为何循环Transformer在理论上优于非递归模型（可证明） (What Makes Looped Transformers Perform Better Than Non-Recursive Ones (Provably))

While looped transformers (termed as Looped-Attn) often outperform standard transformers (termed as Single-Attn) on complex reasoning tasks, the theoretical basis for this advantage remains underexplored. In this paper, we explain this phenomenon through the lens of loss landscape geometry, inspired by empirical observations of their distinct dynamics at both sample and Hessian levels. To formalize this, we extend the River-Valley landscape model by distinguishing between U-shaped valleys (flat) and V-shaped valleys (steep). Based on empirical observations, we conjecture that the recursive architecture of Looped-Attn induces a landscape-level inductive bias towards River-V-Valley. Theoretical derivations based on this inductive bias guarantee a better loss convergence along the river due to valley hopping, and further encourage learning about complex patterns compared to the River-U-Valley induced by Single-Attn. Building on this insight, we propose SHIFT (Staged HIerarchical Framework for Progressive Training), a staged training framework that accelerates the training process of Looped-Attn while achieving comparable performances.

翻译：尽管循环Transformer（称为Looped-Attn）在复杂推理任务上通常优于标准Transformer（称为Single-Attn），其优势的理论基础仍未得到充分探索。
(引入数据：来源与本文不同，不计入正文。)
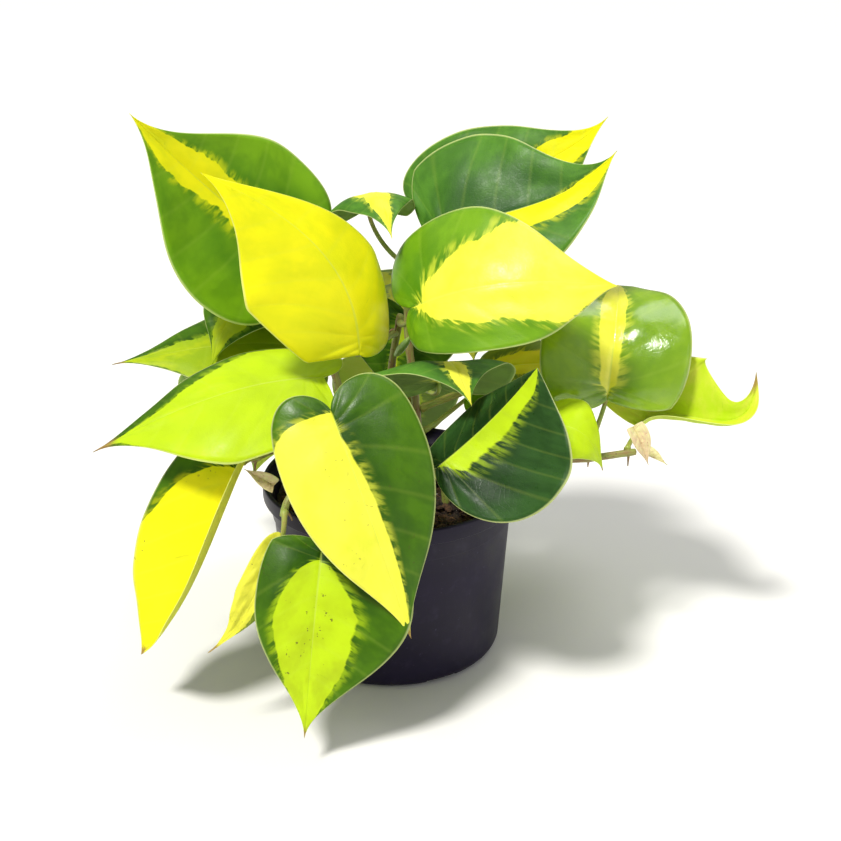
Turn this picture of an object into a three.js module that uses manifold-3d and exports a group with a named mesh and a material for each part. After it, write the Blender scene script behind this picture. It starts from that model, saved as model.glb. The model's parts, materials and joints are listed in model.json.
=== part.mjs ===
// Potted heart-leaf philodendron with variegated leaves, in a plastic nursery pot.
// Millimetres, +Z up, -Y towards the front, +X to the right.
// The origin is the middle of the pot's underside, on the plane that the pot stands on.

import * as THREE from 'three';
import { mergeVertices } from 'three/addons/utils/BufferGeometryUtils.js';
import Module from 'manifold-3d';

const wasm = await Module();
wasm.setup();

// ---------------------------------------------------------------- driving dimensions

const GAP = 0.3;                  // clearance between pieces that touch

const POT = {
  height: 80,
  rimRadius: 57,                  // outside of the lip
  lipHeight: 7,
  wallTopRadius: 53,              // outside of the wall, under the lip
  baseRadius: 48,                 // outside of the wall, at the foot
  wall: 1.2,
  edge: 0.8,                      // round on the lip's corners
  lipFilletRise: 1,               // the inside of the lip meets the wall this far above its underside
  floorFillet: 3,                 // chamfer between the floor and the inside of the wall
  floorInset: 1.5,                // the wall's inside draws in by this much above the chamfer
  ledgeDrop: 9,                   // from the lip's underside down to the stacking ledge
  ledgeStep: 0.7,                 // the wall above the ledge stands out by this much
  cornerRadius: 5,                // round between the wall and the foot
  footRise: 3,                    // the base plate stands this far off the ground
  footWidth: 3,                   // width of the ring that the pot stands on
  padRadius: 9,                   // moulding pad in the middle of the base
  notchCount: 6,
  notchWidth: 15,
  notchHeight: 2.4,
  notchShift: 2,                  // the notch's middle stands this far outside the foot ring
  notchAngle: -62,                // degrees from +X to the first notch
  drainCount: 6,
  drainRadius: 4,
  drainSides: 12,
  drainCircle: 27,                // radius of the circle that the drain holes stand on
};

const SOIL = {
  depthBelowRim: 10,
};

const STEM = {
  radius: 2.1,
  tipShare: 0.7,                  // radius at the growing end, as a share of the radius
  sides: 7,
  step: 6,                        // length of one straight run of the model
};

const PETIOLE = {
  radius: 1.15,
  sides: 5,
  steps: 6,
  tipShare: 0.8,                  // radius under the blade, as a share of the radius
  standOff: 1.5,                  // it starts this many gaps off its stem
  seat: 2.5,                      // it ends this far along the midrib
  leave: 0.25,                    // length of its first handle, as a share of its reach
  lean: 0.1,                      // how much of that handle runs along the stem
  arrive: 0.35,                   // length of its last handle
  arriveBack: 0.75,               // the last handle's share back along the midrib
  arriveUnder: 0.65,              // and its share down from the blade
};

const BLADE = {
  thickness: 0.9,
  rows: 12,                       // strips from the base to the tip
  columns: 2,                     // strips from the midrib to a margin
  sinus: 0.16,                    // depth of the basal lobes, as a share of the midrib
  shoulder: 0.4,                  // share of the outline's run that lies before the widest part
  notch: 0.14,                    // how wide the lobes already are at the bottom of the notch
  lobe: -0.24,                    // depth that the lobes' outer handle reaches
  drawIn: 0.74,                   // where the outline starts to draw in towards the tip
  veinRoots: 0.1,                 // share of the midrib that feeds the lobes' veins
  veinSweep: 1.3,                 // how strongly the side veins sweep towards the tip
  full: [0.56, 0.56],             // usual shoulder of each half, as a share of the midrib
  belly: [0.22, 0.22],            // usual place of the widest part
  samples: 64,                    // frames along the midrib
};

const SHEATH_ROWS = 6;

const POT_SEGMENTS = 36;

// The plant is set out on a pot of these sizes, and fitToPot carries it to the sizes above.
const REFERENCE = { rimRadius: 57, height: 80, soilTop: 70 };

// ---------------------------------------------------------------- the plant's layout
// Stems: points from the soil to the growing end.

const STEMS = {
  stem_right: [[24, -8, 70], [24, -9, 82], [34, -17, 94], [56, -22, 98], [80, -21, 97], [104, -18, 99]],
  stem_front: [
    [-12, -24, 70], [-12, -25, 82], [-22, -40, 96], [-34, -54, 100], [-40, -61, 97], [-42, -64, 91],
  ],
  stem_left: [[-22, 0, 70], [-22, -1, 82], [-32, -12, 98], [-44, -28, 106], [-56, -42, 106]],
  stem_centre: [
    [4, -12, 70], [4, -12, 82], [2, -5, 98], [0, 4, 112], [0, 10, 126], [2, 10, 140], [4, 6, 152],
  ],
  stem_back_left: [
    [-16, 14, 70], [-16, 14, 82], [-22, 16, 108], [-28, 17, 132], [-34, 18, 152], [-38, 19, 166],
  ],
  stem_back_right: [
    [12, 18, 70], [12, 18, 82], [10, 23, 110], [7, 28, 136], [7, 30, 156], [8, 32, 170],
  ],
  stem_back: [[8, 34, 70], [8, 35, 82], [8, 48, 94], [4, 60, 98]],
  stem_back_low: [[-22, 24, 70], [-22, 25, 82], [-32, 36, 92], [-42, 46, 94]],
};

// Leaves. base and tip are the ends of the midrib. face is the way the upper face looks, as
// degrees round from the front and degrees up. half is the width from the midrib to the left
// and right margins, seen from above with the tip away from the eye. rise lifts the midrib's
// middle off its chord and sway bends it sideways. fold turns a half up about the midrib, and
// curl rolls its margin further. belly and full place the widest part and the shoulder towards
// the tip, ears scales the basal lobes, and drip is the width of the drawn-out tip.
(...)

本文通过损失函数景观几何的视角解释这一现象，灵感来源于对两者在样本和Hessian层面动态差异的实证观察。为形式化这一分析，我们扩展了河流-山谷景观模型，区分了U形山谷（平坦）和V形山谷（陡峭）。基于实证观察，我们推测Looped-Attn的递归架构在景观层面诱导了偏向河流-V-山谷的归纳偏置。基于该归纳偏置的理论推导保证了沿河流方向通过山谷跳跃实现更优的损失收敛，且相比Single-Attn诱导的河流-U-山谷，进一步促进对复杂模式的学习。基于这一洞见，我们提出SHIFT（渐进训练的分层阶段框架），一种分阶段训练框架，可加速Looped-Attn的训练过程，同时达到相当的性能。